_RECORD EXCERPTS:_
>> START
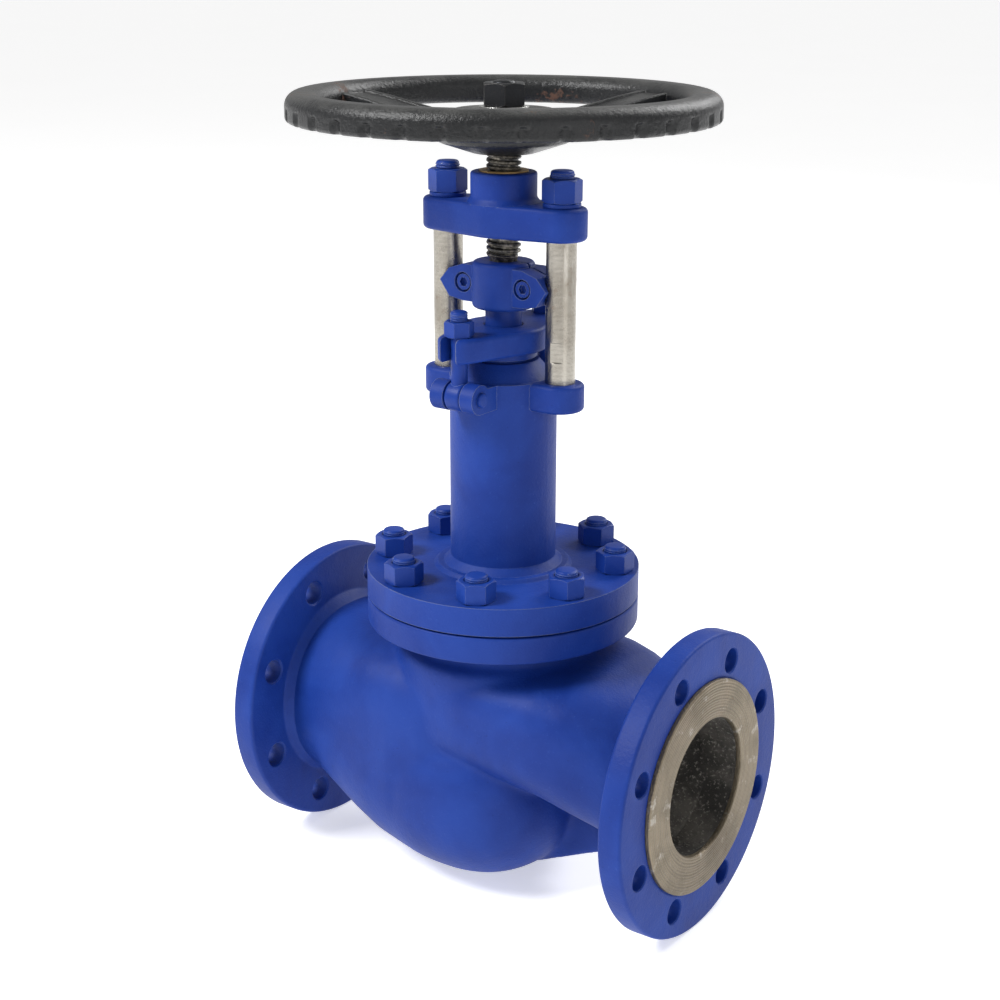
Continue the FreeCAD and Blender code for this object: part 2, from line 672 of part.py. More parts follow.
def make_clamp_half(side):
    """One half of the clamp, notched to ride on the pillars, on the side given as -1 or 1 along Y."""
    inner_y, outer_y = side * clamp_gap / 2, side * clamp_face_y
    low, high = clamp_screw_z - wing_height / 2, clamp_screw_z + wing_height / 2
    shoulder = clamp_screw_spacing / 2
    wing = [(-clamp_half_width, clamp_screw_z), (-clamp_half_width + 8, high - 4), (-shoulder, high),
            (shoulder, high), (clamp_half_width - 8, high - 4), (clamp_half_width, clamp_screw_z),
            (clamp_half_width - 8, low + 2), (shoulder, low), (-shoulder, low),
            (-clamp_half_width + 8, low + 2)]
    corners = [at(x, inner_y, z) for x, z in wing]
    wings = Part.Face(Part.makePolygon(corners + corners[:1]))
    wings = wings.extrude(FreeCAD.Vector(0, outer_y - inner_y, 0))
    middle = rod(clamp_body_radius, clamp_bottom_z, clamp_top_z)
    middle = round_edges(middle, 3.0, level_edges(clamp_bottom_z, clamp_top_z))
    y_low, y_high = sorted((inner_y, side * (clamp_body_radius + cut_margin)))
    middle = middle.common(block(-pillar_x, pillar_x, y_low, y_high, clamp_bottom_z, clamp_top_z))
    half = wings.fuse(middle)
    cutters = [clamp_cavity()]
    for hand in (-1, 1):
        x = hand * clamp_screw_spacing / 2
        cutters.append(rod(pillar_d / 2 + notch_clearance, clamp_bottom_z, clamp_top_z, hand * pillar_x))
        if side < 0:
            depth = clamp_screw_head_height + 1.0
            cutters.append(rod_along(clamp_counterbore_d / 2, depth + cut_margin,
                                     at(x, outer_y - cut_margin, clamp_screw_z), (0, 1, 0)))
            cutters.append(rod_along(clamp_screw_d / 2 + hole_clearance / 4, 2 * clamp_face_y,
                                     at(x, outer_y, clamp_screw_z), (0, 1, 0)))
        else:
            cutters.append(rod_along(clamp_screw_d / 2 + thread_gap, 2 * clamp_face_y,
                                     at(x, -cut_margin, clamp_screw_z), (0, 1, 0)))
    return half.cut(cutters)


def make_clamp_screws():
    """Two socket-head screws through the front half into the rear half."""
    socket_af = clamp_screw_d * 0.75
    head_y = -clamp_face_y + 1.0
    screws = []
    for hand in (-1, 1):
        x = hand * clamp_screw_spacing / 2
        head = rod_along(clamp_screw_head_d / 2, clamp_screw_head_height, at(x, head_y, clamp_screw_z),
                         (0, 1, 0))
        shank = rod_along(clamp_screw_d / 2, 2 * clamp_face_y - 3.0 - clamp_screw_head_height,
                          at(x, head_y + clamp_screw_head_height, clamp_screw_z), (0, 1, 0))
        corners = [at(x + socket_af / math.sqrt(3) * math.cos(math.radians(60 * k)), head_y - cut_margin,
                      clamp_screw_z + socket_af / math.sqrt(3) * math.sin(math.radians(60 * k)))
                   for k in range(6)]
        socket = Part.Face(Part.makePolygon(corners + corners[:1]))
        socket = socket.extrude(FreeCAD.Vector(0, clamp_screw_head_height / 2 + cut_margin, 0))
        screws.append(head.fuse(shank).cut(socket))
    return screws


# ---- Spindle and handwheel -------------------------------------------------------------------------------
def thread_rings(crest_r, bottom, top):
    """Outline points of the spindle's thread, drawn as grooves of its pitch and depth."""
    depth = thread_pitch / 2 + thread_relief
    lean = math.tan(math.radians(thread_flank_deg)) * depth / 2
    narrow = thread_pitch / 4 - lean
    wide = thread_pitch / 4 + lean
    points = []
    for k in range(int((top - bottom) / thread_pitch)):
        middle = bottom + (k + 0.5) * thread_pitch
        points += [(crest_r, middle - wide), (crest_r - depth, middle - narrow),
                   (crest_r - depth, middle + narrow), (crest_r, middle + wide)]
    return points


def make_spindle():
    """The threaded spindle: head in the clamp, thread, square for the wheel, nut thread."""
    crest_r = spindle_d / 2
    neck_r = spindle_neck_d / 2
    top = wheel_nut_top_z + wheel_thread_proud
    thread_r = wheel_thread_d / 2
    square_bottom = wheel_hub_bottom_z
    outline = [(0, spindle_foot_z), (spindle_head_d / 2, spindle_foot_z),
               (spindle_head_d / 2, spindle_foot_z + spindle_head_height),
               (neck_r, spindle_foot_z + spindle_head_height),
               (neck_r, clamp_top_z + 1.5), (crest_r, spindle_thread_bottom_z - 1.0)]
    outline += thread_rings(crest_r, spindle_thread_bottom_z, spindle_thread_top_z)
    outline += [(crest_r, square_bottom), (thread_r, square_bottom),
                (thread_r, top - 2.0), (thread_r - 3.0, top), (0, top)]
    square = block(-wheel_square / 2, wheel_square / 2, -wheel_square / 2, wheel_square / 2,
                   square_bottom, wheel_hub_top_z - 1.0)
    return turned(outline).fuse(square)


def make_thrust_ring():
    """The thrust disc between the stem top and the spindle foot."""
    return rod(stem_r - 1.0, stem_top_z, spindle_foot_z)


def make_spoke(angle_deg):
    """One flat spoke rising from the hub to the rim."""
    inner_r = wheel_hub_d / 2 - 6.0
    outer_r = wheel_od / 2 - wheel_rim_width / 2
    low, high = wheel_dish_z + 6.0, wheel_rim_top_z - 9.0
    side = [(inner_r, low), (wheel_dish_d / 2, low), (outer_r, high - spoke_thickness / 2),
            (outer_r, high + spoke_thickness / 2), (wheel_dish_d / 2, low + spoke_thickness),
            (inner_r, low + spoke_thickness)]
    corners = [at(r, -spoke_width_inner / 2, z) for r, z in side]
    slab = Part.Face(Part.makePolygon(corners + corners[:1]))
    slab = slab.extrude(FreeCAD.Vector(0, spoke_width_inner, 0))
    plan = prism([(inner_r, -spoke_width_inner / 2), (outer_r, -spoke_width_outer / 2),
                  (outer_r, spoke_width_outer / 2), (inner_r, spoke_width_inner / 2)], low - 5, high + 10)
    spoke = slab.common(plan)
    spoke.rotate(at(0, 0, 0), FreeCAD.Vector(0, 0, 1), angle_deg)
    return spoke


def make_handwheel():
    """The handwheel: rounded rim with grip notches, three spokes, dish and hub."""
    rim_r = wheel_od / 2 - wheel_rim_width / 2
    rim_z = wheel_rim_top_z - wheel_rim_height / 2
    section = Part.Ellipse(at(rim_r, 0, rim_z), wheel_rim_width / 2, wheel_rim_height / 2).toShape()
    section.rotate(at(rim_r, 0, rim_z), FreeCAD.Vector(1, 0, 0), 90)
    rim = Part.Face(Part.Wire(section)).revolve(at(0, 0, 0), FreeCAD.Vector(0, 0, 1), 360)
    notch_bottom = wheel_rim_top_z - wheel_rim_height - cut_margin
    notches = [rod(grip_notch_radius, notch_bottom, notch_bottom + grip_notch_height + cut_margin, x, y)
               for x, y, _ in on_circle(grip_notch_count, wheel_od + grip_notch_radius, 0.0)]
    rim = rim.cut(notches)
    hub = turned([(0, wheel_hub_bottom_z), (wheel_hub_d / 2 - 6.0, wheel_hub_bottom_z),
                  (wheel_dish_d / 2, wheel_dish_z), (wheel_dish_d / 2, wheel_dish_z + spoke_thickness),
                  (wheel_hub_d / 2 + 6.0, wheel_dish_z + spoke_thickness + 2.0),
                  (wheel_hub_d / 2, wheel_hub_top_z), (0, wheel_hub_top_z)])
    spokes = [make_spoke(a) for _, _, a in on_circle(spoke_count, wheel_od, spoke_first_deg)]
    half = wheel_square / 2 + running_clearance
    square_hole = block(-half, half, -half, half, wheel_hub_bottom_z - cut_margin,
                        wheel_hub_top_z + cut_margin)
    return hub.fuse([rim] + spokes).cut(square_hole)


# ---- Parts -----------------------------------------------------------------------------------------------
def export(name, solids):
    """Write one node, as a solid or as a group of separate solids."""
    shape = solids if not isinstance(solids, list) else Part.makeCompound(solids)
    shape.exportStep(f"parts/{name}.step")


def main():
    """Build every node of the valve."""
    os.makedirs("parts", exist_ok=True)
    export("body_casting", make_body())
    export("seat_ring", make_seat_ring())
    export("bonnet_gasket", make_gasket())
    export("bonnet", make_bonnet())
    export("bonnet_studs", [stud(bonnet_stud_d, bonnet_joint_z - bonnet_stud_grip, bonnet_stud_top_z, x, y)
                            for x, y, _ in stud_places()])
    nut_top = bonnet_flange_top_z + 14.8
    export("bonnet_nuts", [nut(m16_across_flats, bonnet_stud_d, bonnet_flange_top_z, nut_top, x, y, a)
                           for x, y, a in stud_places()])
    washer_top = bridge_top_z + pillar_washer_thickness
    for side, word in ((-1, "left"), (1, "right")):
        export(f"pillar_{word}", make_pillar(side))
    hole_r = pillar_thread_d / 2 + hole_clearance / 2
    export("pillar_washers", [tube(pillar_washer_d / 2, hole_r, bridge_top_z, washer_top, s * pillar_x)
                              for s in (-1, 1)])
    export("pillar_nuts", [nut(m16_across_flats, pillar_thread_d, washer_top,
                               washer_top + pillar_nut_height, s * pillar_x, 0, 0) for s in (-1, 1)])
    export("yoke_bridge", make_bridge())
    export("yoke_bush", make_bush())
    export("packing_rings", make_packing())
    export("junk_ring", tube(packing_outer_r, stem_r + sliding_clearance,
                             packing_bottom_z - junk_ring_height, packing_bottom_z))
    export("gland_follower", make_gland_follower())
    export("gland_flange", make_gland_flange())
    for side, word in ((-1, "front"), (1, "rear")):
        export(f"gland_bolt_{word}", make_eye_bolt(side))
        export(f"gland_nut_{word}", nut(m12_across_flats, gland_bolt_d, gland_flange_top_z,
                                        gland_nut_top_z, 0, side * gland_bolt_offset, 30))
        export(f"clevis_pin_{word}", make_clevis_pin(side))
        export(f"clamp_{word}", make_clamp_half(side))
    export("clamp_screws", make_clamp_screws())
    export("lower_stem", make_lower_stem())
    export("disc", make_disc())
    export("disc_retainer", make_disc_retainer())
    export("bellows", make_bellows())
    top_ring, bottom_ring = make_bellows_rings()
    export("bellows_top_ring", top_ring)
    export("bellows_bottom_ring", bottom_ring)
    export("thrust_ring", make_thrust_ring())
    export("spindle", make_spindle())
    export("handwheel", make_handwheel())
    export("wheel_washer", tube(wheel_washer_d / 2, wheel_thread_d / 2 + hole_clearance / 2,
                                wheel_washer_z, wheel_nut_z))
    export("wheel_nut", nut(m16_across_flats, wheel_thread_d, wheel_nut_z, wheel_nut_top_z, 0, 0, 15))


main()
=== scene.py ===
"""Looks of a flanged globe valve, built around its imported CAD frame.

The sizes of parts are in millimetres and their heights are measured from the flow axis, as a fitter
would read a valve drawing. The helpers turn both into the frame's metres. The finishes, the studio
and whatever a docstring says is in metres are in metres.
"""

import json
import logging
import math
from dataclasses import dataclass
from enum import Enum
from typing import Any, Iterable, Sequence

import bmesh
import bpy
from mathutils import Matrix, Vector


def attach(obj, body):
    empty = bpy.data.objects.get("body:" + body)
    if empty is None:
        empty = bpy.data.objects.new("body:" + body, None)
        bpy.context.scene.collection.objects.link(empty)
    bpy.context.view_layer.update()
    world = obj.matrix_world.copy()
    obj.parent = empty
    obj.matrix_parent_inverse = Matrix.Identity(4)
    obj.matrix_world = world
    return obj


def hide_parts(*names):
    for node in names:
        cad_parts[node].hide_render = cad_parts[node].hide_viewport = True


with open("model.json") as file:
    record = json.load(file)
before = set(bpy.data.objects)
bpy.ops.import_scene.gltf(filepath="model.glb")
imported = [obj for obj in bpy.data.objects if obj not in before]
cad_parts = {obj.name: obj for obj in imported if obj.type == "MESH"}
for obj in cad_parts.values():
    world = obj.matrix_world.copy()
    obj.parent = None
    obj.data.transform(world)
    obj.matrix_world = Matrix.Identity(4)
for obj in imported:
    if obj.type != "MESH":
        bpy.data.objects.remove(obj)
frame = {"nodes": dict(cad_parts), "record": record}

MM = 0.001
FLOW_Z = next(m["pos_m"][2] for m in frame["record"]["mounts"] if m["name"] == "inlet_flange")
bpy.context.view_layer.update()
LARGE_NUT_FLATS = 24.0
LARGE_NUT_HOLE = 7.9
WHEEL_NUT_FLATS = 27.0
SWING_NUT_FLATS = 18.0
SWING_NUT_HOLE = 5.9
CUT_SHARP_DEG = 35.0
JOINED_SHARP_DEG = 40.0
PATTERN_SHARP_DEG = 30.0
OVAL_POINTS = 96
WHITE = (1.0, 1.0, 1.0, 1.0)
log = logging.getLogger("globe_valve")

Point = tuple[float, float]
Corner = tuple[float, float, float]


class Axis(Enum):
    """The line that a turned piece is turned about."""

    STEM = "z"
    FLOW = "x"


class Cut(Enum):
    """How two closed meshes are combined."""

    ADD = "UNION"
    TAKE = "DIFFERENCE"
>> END
>> START
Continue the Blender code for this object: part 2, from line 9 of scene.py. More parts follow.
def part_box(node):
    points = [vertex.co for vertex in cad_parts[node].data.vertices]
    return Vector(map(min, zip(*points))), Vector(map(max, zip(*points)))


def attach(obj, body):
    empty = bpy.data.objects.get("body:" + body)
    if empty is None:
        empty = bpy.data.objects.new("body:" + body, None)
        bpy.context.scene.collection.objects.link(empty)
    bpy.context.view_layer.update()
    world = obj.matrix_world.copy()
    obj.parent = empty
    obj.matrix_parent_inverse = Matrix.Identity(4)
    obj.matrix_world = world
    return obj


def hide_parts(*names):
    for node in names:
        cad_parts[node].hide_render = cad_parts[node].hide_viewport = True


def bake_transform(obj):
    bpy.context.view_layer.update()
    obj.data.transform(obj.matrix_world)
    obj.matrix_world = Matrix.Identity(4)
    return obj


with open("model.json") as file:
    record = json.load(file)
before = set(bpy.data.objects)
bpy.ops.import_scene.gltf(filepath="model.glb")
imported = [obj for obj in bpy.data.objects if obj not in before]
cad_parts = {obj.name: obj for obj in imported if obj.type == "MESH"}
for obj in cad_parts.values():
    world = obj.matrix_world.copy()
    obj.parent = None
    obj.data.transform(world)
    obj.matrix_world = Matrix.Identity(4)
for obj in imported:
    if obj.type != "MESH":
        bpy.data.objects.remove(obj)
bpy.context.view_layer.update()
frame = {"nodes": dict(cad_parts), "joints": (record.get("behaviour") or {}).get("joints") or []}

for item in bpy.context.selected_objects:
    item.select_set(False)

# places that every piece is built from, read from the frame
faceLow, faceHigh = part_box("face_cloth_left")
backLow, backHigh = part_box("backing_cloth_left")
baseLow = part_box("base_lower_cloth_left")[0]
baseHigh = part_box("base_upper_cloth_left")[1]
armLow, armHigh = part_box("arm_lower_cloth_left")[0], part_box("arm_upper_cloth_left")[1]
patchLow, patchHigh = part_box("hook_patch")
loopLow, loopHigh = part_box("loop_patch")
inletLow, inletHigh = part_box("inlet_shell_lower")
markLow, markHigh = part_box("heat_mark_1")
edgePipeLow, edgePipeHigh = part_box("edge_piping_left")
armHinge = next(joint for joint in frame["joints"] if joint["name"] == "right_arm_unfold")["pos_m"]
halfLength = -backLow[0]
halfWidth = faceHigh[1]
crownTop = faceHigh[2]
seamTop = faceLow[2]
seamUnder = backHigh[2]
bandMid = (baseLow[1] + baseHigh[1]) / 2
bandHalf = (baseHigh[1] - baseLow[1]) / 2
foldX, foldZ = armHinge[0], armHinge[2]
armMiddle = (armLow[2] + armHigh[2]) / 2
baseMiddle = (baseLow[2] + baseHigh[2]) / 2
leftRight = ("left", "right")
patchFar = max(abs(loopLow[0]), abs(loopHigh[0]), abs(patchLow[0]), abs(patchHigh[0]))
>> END
_TASK BRIEF:_ Each line from the one bearing "Continue the FreeCAD" through the one bearing "return half.cut(cutters)" is to be duplicated without change; all remaining lines are to be left out.

_REPLY TO THE TASK:_
Continue the FreeCAD and Blender code for this object: part 2, from line 672 of part.py. More parts follow.
def make_clamp_half(side):
    """One half of the clamp, notched to ride on the pillars, on the side given as -1 or 1 along Y."""
    inner_y, outer_y = side * clamp_gap / 2, side * clamp_face_y
    low, high = clamp_screw_z - wing_height / 2, clamp_screw_z + wing_height / 2
    shoulder = clamp_screw_spacing / 2
    wing = [(-clamp_half_width, clamp_screw_z), (-clamp_half_width + 8, high - 4), (-shoulder, high),
            (shoulder, high), (clamp_half_width - 8, high - 4), (clamp_half_width, clamp_screw_z),
            (clamp_half_width - 8, low + 2), (shoulder, low), (-shoulder, low),
            (-clamp_half_width + 8, low + 2)]
    corners = [at(x, inner_y, z) for x, z in wing]
    wings = Part.Face(Part.makePolygon(corners + corners[:1]))
    wings = wings.extrude(FreeCAD.Vector(0, outer_y - inner_y, 0))
    middle = rod(clamp_body_radius, clamp_bottom_z, clamp_top_z)
    middle = round_edges(middle, 3.0, level_edges(clamp_bottom_z, clamp_top_z))
    y_low, y_high = sorted((inner_y, side * (clamp_body_radius + cut_margin)))
    middle = middle.common(block(-pillar_x, pillar_x, y_low, y_high, clamp_bottom_z, clamp_top_z))
    half = wings.fuse(middle)
    cutters = [clamp_cavity()]
    for hand in (-1, 1):
        x = hand * clamp_screw_spacing / 2
        cutters.append(rod(pillar_d / 2 + notch_clearance, clamp_bottom_z, clamp_top_z, hand * pillar_x))
        if side < 0:
            depth = clamp_screw_head_height + 1.0
            cutters.append(rod_along(clamp_counterbore_d / 2, depth + cut_margin,
                                     at(x, outer_y - cut_margin, clamp_screw_z), (0, 1, 0)))
            cutters.append(rod_along(clamp_screw_d / 2 + hole_clearance / 4, 2 * clamp_face_y,
                                     at(x, outer_y, clamp_screw_z), (0, 1, 0)))
        else:
            cutters.append(rod_along(clamp_screw_d / 2 + thread_gap, 2 * clamp_face_y,
                                     at(x, -cut_margin, clamp_screw_z), (0, 1, 0)))
    return half.cut(cutters)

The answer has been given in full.